ONE week after his death, it was revealed yesterday that former President Francois Mitterrand had suffered for the whole of his 14 year term of office from the cancer which eventually killed him. For his last six months in the Elysee he was "no longer capable of governing," according to a book by his former personal doctor.
The revelations by Dr Claude Gubler, in his book The Great Secret, to be published today, caused a political and ethical storm yesterday. Politicians, including the Prime Minister, Mr Alain Juppe, who was Foreign Affairs Minister during Mr Mitterrand's final two years in office denied that he had been unfit to rule.
The medical establishment denounced Dr Gubler for breaking the medical confidentiality rule.
At the same time, the magazine Paris Match drew heavy criticism from the Mitterrand family for publishing two photographs of the former president on his deathbed.
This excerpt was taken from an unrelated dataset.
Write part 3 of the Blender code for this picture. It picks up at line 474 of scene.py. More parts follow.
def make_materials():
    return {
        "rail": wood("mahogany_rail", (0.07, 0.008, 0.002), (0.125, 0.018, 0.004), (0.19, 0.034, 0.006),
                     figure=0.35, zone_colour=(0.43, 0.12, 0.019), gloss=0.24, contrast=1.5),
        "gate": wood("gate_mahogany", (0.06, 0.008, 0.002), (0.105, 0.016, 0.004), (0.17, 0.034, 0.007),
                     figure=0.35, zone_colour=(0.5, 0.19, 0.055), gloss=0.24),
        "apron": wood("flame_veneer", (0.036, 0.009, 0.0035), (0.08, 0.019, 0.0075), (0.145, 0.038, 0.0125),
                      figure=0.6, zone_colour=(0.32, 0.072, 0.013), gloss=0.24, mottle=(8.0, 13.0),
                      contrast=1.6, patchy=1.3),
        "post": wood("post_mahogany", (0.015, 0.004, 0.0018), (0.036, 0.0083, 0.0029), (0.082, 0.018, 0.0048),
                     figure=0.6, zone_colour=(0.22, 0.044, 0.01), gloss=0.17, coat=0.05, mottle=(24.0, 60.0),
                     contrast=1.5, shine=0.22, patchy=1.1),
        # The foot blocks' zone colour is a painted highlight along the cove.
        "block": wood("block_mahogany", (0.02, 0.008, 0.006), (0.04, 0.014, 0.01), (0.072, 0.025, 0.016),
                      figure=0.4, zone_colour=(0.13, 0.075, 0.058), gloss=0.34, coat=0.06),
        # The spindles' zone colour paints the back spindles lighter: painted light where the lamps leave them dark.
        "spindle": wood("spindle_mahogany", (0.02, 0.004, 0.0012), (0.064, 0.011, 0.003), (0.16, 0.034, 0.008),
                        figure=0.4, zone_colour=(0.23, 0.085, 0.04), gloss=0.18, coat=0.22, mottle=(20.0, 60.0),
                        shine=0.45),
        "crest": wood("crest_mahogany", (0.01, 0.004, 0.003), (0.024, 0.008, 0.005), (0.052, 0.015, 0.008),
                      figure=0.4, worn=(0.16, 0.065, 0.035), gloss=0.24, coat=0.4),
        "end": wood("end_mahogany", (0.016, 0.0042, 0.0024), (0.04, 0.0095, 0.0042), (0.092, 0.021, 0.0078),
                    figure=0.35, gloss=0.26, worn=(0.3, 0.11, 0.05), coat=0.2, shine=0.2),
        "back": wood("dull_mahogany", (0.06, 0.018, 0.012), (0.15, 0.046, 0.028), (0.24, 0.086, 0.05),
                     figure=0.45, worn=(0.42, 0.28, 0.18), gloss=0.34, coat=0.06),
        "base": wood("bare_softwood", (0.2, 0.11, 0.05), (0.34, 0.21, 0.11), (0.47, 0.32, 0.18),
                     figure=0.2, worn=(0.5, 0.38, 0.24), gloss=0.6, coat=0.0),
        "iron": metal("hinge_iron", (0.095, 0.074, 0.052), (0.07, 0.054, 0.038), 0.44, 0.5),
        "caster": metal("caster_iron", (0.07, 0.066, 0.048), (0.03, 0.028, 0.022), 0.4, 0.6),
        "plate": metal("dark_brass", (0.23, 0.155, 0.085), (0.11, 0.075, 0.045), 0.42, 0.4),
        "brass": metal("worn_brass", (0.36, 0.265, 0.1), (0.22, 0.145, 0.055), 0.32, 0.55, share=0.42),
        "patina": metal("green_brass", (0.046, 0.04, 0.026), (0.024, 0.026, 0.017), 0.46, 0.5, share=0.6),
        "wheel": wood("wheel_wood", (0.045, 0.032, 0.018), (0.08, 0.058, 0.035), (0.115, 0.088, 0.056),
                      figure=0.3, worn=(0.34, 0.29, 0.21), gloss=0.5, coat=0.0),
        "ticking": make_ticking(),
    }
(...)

Legal action was threatened against the magazine in a statement signed by Mr Mitterrand's widow, Danielle, their two sons, and also by his long term mistress, Ms Anne Pingeot, and their daughter, Mazarine.
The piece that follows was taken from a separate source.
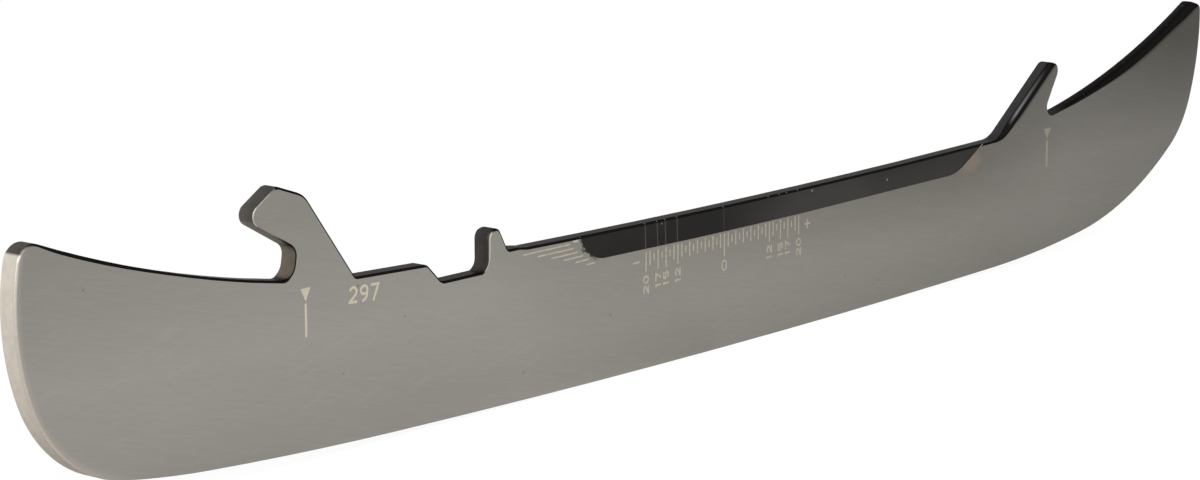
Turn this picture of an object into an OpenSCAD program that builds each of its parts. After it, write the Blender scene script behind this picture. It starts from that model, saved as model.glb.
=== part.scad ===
// Runner of an ice hockey skate: one flat plate of hard stainless steel, seen edge-up in its holder.
// X runs from heel to toe, Y across the thickness, Z up. The marked side faces -Y.
// The origin is half-way along the length, level with the lowest point of the running edge.

/* [Plate] */
// Overall length, heel to toe
blade_length = 297; // [280:1:320]
// Thickness of the steel
steel_t = 2.9; // [2:0.1:4]

/* [Running edge] */
// Radius of the long rocker that touches the ice
rocker_r = 3300; // [2100:50:4000]
// Place of the rocker's lowest point
rocker_low_x = 2; // [-8:0.1:8]
// Radii of the curve that rises to the toe and rounds its tip
toe_radii = [264, 71.4, 18.5, 39.1, 1.85]; // [1.5:0.05:300]
// Angle that each of the toe radii turns through
toe_sweeps = [6.3, 27.1, 31.1, 25.9, 115.5]; // [5:0.1:125]
// Radii of the curve that rises to the heel and rounds its corner
heel_radii = [854, 172, 20.2, 34.7, 2.8]; // [2:0.1:900]
// Angle that each of the heel radii turns through
heel_sweeps = [2.5, 5.3, 59.4, 33, 100]; // [2:0.1:102]

/* [Heel] */
// Radius of the hollow top edge behind the hook
heel_top_r = 232; // [150:1:400]

/* [Rear hook] */
// Place of the lower corner inside the jaw
jaw_x = -97.7; // [-99:0.1:-96.5]
// Height of the lower corner inside the jaw
jaw_z = 26.5; // [25.5:0.1:27.5]
// Radius of the lower corner inside the jaw
jaw_low_r = 2.2; // [1:0.1:2.4]
// Height of the jaw's back wall
jaw_h = 4.45; // [4.2:0.05:5.5]
// How far the jaw's back wall leans forward
jaw_lean = 0.8; // [0.3:0.05:1.4]
// Radius of the upper corner inside the jaw
jaw_high_r = 1.75; // [0.8:0.05:1.8]
// Angle of the nose's underside to the length
nose_under_angle = 29; // [24:0.5:32]
// Angle of the nose's upper side to the length
nose_over_angle = 31; // [27:0.5:34]
// Reach of the sharp nose point, from the jaw's upper corner
nose_reach = 10.05; // [9:0.05:12]
// Radius of the nose
nose_r = 1.6; // [1:0.1:2]
// Length of the nose's upper side along X
nose_over_l = 6.35; // [6:0.05:8]
// Radius of the crest's rear corner
crest_rear_r = 1.2; // [0.8:0.1:2.5]
// Length of the crest along X
crest_l = 5.45; // [5:0.05:7]
// Fall of the crest towards the toe
crest_fall = 1.9; // [1.5:0.1:2.5]
// Radius of the crest's front corner
crest_front_r = 4.4; // [1:0.1:5]
// Angle of the hook's long back to the length
back_angle = 53; // [50:0.5:60]
// Radius at the foot of the hook's back
back_foot_r = 0.8; // [0.4:0.1:1.5]

/* [Seat and latch slot] */
// Height of the seat in front of the hook
seat_z = 25.1; // [24:0.05:26]
// Fall of the seat towards the toe
seat_fall = 0.55; // [0.2:0.05:0.9]
// Place of the seat's front shoulder
shoulder_x = -70; // [-72:0.05:-69]
// Radius of the shoulder and of the hollow below it
shoulder_r = 1.5; // [1:0.1:2.4]
// Angle of the ramp down into the slot
slot_ramp_angle = 44; // [38:1:55]
// Height of the slot's floor
slot_z = 21.5; // [20.5:0.05:22.5]
// Radius at the foot of the post
slot_corner_r = 1.6; // [0.8:0.1:2]
// Place of the post's rear wall
post_x = -56.65; // [-58:0.05:-55]
// Height of the post's top
post_z = 27.65; // [27:0.05:29]
// Width of the post's top
post_w = 2.45; // [2.45:0.05:3.5]
// Radius of the post's rear corner
post_rear_r = 1.6; // [0.6:0.1:1.6]
// Radius of the post's front corner
post_front_r = 1.2; // [0.4:0.1:1.2]
// Angle of the post's front to the length
post_front_angle = 61; // [50:1:70]
// Radius at the foot of the post's front
post_foot_r = 0.8; // [0.4:0.1:1]

/* [Middle edge] */
// Radius of the long middle edge
mid_r = 3000; // [2500:50:4000]
// Place of the middle edge's lowest point
mid_low_x = 14.3; // [5:0.1:25]
// Height of the middle edge's lowest point
mid_z = 23.08; // [22.5:0.01:23.6]
// Height of the land in front of the post
land_z = 24; // [23.9:0.05:24.4]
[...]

Dr Gubler described how Mr Mitterrand's cancer was kept a "state secret" for 11 years, until the then president divulged it after an operation in 1992. Dr Gubler wrote that in his opinion Mr Mitterrand was no longer fit to govern from November 1994, because he was so unwell that he had to spend most mornings lying down in the Elysee, and was frequently too tired to look at documents.
The newspaper Le Monde went further, quoting unnamed sources as saying that Mr Mitterrand knew about his cancer even before he was elected in May 1981.
After the death of former president Georges Pompidou, who died of cancer in office in 1974 and whose illness had been kept secret until the end Mr Mitterrand promised in 1981 that, if elected, he would be open about his state of health, publishing medical bulletins every six months.
These bulletins were all lies, Dr Gubler wrote, saying that from 1982 every one should have begun "The President's cancer."
He described how Mr Mitterrand underwent cancer tests at the military Val de Grace hospital in Paris in 1981, when he was admitted under an assumed name. The tests revealed that he had prostate cancer which had already spread into his bones.
From then on he underwent radiotherapy and hormone treatment, which involved him being put on a drip every day, even at summits and on state visits.
The president was obsessed that the CIA or the KGB might discover the secret. Dr Gubler recounted how he had to improvise ways of hanging Lip the drip, such as using pictures on the wall.